As a publication, Locative Magazine trends towards my fondness for the everyday and the mundane. Our callouts shy away from asking for work that is bold or disruptive or urgent – there are plenty of other publications which thrive on those virtues, and I have the utmost respect for them – but my own engagement with reading and writing draws me to appreciate being grounded. I adore connections to physical place, and the noticing and appreciation of the little details that make our experiences real. And in these pieces I find comfort in places where our interpretation turns concrete, as in the words of Nigel Featherstone in “Witness”:

“perhaps, just perhaps, in the trunk – as wide as the world &
coloured & scored like an ancient map – & in the branches
that might be a giant’s ageing arms, in the canoe
of dead wood, grey-black & cracking, in the glass-like cicada
carcass clinging on, in the sense of an ending
just around the corner, you saw yourself”

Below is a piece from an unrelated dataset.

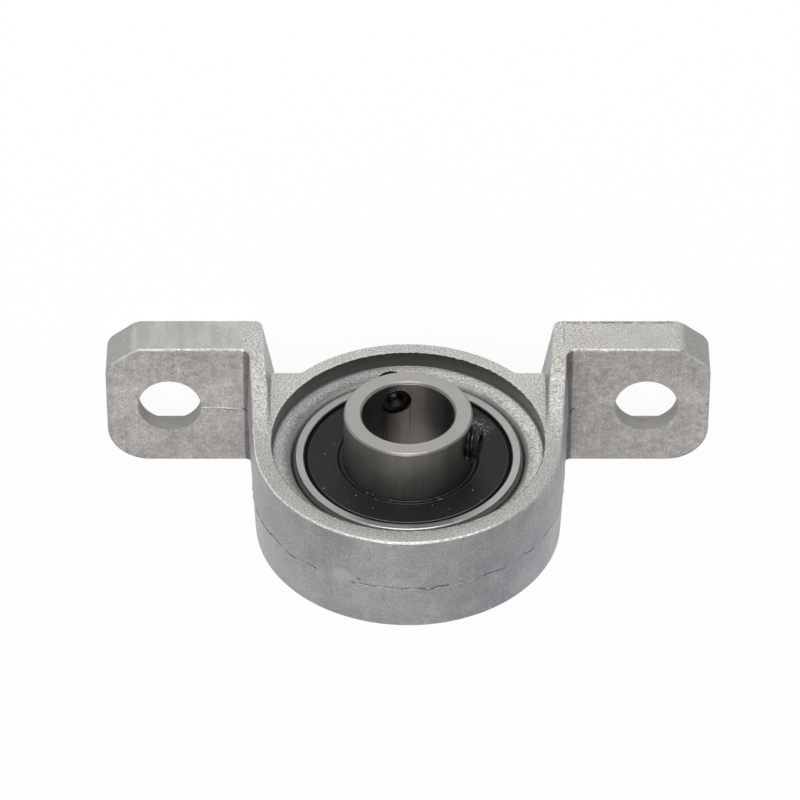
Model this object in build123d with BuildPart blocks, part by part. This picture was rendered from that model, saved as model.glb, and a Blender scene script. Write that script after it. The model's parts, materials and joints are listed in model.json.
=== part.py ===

And from that vivid image of the one tree my mind expands and takes in all possibilities, just as the protagonist does in Chloe Paige’s heartfelt story “The Largest Herbivore of the Holocene”, parsing through a cloud of uncertainty and apprehension by remembering simply:

“There’s so much world out there.”

Thank you again for your support, and please enjoy Issue 5 of Locative Magazine.

 

Harvey Liu


Harvey Liu is the founder and editor of Locative Magazine. He lives and works on unceded Wangal and Darug land, tidying spreadsheets by day and composing fiction and poetry by night. He is currently working on a novel manuscript about migration, haunting and filial piety.